There is also a very strong relationship between the geographic variables longitude and latitude (−0.92). This indicates that the locations in the dataset follow a narrow diagonal pattern, so the two coordinates do not vary independently.

**Statistical Impact:**
When predictors are highly correlated, the variance-covariance matrix c = (X^T X)^(-1)σ² 
has inflated diagonal elements (cᵢᵢ). Since SE(B̂ᵢ) = σ̂ √cᵢᵢ, this directly increases 
standard errors. The model struggles to solve (X^T X)b = X^T y reliably when X^T X is 
near-singular due to collinearity.

Because these predictors overlap so much, the model cannot fully separate their individual effects. When several variables carry almost the same information, the coefficient of one variable can easily change sign depending on which of the others are included. This explains why total_rooms appears with the “wrong” sign: the model is trying to distribute a shared signal across several nearly identical predictors, and the sign becomes unstable as a result. This behaviour is typical in the presence of strong collinearity and does not mean that the variable has a genuinely negative relationship with the outcome.

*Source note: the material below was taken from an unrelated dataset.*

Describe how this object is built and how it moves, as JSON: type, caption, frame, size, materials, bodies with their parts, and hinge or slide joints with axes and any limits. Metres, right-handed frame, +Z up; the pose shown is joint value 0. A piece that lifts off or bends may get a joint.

These correlations do not create a statistical hierarchy in the regression sense. A statistical hierarchy would require keeping certain variables because they appear inside interaction terms or polynomial terms. Here, the predictors are correlated, but none of them are mathematically built from the others. The correlations therefore do not force any variable to remain in the model for hierarchical reasons.
Statistical hierarchy applies when:
- Interaction: Y = β₀ + β₁X₁ + β₂X₂ + β₃X₁X₂ (must keep X₁, X₂ if X₁X₂ is significant)
- Polynomial: Y = β₀ + β₁X + β₂X² (must keep X if X² is significant)

Our model has only raw variables, so no hierarchical constraint applies.
The housing variables do reflect different levels of the same structure which explains why they correlate so strongly. This structure justifies including them initially if the goal is to describe the housing environment in detail. However, their strong overlap limits how separately their coefficients can be interpreted. The unusual sign of total_rooms is a direct consequence of this overlap rather than a meaningful effect.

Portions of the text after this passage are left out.